With the unwinding of the real estate market along with the many of the large financial corporations, the domestic investment markets have been challenging. From the title of this post you could get the feeling I’m going to pontificate the benefits of investing in gold. Wrong.
I’m not saying you shouldn’t invest in gold. Gold should be part of every portfolio of longer term investments. Today, as everyone is running to the safety of cash and bonds, there are some bargains to be had in the stock market. Quality large cap companies selling at low multiples.
In the early ’90s International Business Machines (IBM) was feared going out of business and their stock was selling for less than $5 per share. Apple Computers (AAPL) was loosing market share to Microsoft Windows (MSFT) and everyone thought Apple was doomed? How about Bank of America (BAC) today at less than $6 per share?
I am not saying invest in a business that is going under. I am saying there are periods in history that large, viable companies get caught up in market forces. Shares of Coca Cola (KO) were selling for less than $40 per share in March of 2009 at the height of the financial market meltdown.
When everyone was running for the exits, a great opportunity presented itself. The stock market today presents a few investment options better that cash or bonds.
Don’t get me wrong. Cash is king. Every business needs some amount of cash on hand or at least an available line of credit. Assuming your business has cash to invest in the market with an investment horizon of 10 to 24 months, investigate what is available in the market. Many DOW stocks are at year to date lows. Because of their low price they are currently paying attractive dividends.
Look not only for the dividend percentage but also the company’s ability to pay dividends. What is the amount of cash the company has on hand?
A company’s past dividend dividend payment as a percentage of the stock price may artificially appear high because the stock recently lost a third of its value.
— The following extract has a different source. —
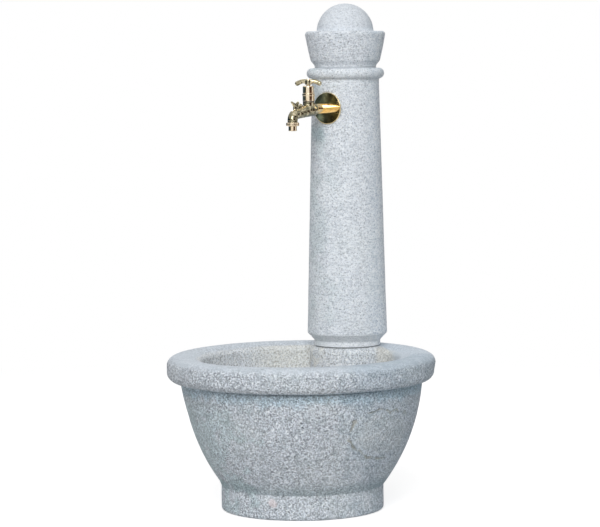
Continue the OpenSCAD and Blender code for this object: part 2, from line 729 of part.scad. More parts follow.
module headwork() color(brass) translate([0, spindle_y, 0]) difference() {
    union() {
        translate([0, 0, neck_z - head_thread_len])
            cylinder(r = head_thread_r, h = head_z - neck_z + head_thread_len);
        translate([0, 0, head_z]) cylinder(r = neck_tap_r, h = head_h);
        translate([0, 0, ring_z]) cylinder(r = head_ring_r, h = head_ring_h);
        translate([0, 0, boss_z]) cylinder(r = boss_r, h = boss_h);
    }
    translate([0, 0, neck_z - head_thread_len - cut])
        cylinder(r = screw_r + run_gap, h = screw_room_z - neck_z + head_thread_len + cut);
    translate([0, 0, head_z]) cylinder(r = spindle_r + run_gap, h = gland_top - head_z);
    translate([0, 0, packing_z]) cylinder(r = spindle_r + run_gap + packing_w, h = packing_h + cut);
}

module gland_packing() color(rubber)
    translate([0, spindle_y, packing_z])
        ring(spindle_r + run_gap, spindle_r + run_gap + packing_w - fit_gap, packing_h);

module gland_nut() color(brass) translate([0, spindle_y, 0]) difference() {
    union() {
        translate([0, 0, gland_z]) cylinder(r = gland_r, h = gland_h - 1.5);
        translate([0, 0, gland_top - 1.5]) cylinder(r1 = gland_r, r2 = gland_r - 1.5, h = 1.5);
    }
    translate([0, 0, gland_z - cut])
        cylinder(r = boss_r + fit_gap, h = boss_z + boss_h - gland_z + fit_gap + cut);
    translate([0, 0, gland_z]) cylinder(r = spindle_r + run_gap, h = gland_h + cut);
}

// The stem narrows to a shoulder that the handle's hub sits on
stem_top_r = spindle_r - 0.6;
handle_screw_r = 1.6;
handle_screw_len = 8;

module spindle() color(brass) translate([0, spindle_y, 0]) difference() {
    union() {
        translate([0, 0, screw_z]) cylinder(r = screw_r, h = screw_h);
        translate([0, 0, screw_z]) cylinder(r = spindle_r, h = hub_z - screw_z);
        translate([0, 0, hub_z]) cylinder(r = stem_top_r, h = stem_top - hub_z);
    }
    translate([0, 0, screw_z - cut])
        cylinder(r = jumper_stem_r + run_gap, h = jumper_top + run_gap - screw_z + cut);
    translate([0, 0, hub_z + hub_h - handle_screw_len - fit_gap])
        cylinder(r = handle_screw_r + fit_gap, h = handle_screw_len + cut);
}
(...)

Understand the price action of the stock.
If the price of the stock declined recently because of news about the company, is that news related to the company’s ability to generate cash? Has the company’s management forecast a slowdown with their business over their next few quarters?
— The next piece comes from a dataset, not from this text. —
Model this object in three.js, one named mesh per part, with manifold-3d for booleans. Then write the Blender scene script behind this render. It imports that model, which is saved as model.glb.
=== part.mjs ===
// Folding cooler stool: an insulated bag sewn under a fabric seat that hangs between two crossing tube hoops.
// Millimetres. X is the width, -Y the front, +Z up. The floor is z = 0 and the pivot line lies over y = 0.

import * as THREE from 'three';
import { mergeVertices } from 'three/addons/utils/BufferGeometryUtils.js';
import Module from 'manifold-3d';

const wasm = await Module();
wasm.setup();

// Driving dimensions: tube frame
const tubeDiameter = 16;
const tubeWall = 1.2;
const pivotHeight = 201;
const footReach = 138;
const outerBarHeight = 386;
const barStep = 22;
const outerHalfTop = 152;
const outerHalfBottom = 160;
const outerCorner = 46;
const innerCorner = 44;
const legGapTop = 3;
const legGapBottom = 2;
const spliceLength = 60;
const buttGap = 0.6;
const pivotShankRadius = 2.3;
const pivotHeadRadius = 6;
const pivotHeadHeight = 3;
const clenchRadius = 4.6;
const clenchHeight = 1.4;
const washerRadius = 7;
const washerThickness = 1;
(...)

Another thing to consider is “What the company do with their cash“? Does the company have a history of raising their dividend or buy back their issued shares of stock? One affects the price of the stock. One affects the money in the shareholder’s pocket. When they generate additional cash from operations what do they do with it?
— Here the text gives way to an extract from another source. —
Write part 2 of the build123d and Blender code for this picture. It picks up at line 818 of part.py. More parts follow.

My next post will examine stock trading versus longer term investing in stock. Trading, unlike investing, provides the ability to profit in an up or down market. Regardless of the dividend a company pays, it’s stock price might move a significant percentage over the course of a day or week.
Trading of stock may occur changing your the stock position in your account, multiple times per day. Yes, hopefully each time generating profits for your business.
So, if you have cash to invest don’t shy away from the market. It is easy to find stocks paying high dividend rates that are safe. You can find many stocks from growing and cash rich business. These stocks are selling at historically low multiples.
Buying stock today in sound large companies, what a golden opportunity!